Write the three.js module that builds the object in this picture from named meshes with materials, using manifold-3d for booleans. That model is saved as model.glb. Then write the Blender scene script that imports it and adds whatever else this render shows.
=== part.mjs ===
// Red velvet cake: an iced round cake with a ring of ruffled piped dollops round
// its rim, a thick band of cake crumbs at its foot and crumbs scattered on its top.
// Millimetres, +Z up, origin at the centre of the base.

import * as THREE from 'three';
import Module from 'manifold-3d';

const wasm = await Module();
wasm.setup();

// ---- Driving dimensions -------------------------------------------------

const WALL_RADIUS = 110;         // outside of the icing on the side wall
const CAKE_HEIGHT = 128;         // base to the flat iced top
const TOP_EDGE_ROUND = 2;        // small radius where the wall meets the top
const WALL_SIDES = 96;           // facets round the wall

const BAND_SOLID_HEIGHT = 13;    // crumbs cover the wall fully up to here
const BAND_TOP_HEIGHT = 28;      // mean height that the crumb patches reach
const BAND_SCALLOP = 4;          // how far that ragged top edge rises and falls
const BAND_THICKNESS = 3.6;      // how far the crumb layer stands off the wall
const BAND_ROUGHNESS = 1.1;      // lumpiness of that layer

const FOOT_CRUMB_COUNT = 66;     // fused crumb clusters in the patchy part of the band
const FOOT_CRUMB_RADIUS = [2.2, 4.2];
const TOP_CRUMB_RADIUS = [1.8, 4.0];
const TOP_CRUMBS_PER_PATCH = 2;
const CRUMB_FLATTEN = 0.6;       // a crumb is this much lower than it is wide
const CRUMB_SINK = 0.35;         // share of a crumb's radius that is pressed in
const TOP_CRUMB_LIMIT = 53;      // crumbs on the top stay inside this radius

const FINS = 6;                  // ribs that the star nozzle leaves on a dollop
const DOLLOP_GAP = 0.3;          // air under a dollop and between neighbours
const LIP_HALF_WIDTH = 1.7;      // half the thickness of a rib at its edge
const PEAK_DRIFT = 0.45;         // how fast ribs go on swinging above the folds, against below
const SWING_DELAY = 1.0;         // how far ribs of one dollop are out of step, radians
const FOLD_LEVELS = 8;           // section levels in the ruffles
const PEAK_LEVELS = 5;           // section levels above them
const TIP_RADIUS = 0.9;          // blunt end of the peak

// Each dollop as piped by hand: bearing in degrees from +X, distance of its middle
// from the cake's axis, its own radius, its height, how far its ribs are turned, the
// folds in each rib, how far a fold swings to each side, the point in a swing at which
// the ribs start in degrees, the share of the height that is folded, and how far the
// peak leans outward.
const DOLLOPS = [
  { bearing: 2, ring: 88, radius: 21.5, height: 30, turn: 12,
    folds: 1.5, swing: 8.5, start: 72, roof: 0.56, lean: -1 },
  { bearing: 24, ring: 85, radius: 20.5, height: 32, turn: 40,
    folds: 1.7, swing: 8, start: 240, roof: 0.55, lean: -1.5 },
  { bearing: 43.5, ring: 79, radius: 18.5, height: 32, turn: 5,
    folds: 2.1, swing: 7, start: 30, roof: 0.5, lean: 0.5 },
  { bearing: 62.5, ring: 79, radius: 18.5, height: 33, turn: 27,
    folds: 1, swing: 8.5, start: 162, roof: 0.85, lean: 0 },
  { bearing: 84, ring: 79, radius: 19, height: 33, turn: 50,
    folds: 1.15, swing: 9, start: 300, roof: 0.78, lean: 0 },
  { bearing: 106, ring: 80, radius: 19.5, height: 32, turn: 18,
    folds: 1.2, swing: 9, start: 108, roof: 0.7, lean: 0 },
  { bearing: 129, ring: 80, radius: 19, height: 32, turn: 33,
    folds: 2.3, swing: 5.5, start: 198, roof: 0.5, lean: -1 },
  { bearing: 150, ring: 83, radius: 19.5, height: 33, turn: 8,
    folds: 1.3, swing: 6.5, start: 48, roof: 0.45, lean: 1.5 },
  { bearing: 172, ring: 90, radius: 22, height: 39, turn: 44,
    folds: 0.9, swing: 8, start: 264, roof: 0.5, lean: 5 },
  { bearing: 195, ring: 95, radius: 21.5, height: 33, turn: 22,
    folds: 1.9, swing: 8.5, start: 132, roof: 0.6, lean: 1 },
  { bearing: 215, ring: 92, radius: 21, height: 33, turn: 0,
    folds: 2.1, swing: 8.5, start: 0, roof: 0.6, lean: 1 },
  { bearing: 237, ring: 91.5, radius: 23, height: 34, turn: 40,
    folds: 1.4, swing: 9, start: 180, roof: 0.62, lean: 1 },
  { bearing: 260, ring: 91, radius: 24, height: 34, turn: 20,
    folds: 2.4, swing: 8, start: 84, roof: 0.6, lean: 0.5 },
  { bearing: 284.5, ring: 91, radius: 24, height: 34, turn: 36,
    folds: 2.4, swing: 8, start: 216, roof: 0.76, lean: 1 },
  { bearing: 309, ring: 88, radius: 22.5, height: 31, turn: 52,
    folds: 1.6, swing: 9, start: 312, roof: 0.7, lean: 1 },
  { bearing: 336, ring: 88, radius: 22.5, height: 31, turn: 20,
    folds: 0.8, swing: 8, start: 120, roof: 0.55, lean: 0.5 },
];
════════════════
TASK TO COMPLETE:
Everything from the first line above through the line that contains "const WALL_SIDES = 96;" should be duplicated exactly, please, and nothing beyond it.

THE REPLY:
Write the three.js module that builds the object in this picture from named meshes with materials, using manifold-3d for booleans. That model is saved as model.glb. Then write the Blender scene script that imports it and adds whatever else this render shows.
=== part.mjs ===
// Red velvet cake: an iced round cake with a ring of ruffled piped dollops round
// its rim, a thick band of cake crumbs at its foot and crumbs scattered on its top.
// Millimetres, +Z up, origin at the centre of the base.

import * as THREE from 'three';
import Module from 'manifold-3d';

const wasm = await Module();
wasm.setup();

// ---- Driving dimensions -------------------------------------------------

const WALL_RADIUS = 110;         // outside of the icing on the side wall
const CAKE_HEIGHT = 128;         // base to the flat iced top
const TOP_EDGE_ROUND = 2;        // small radius where the wall meets the top
const WALL_SIDES = 96;           // facets round the wall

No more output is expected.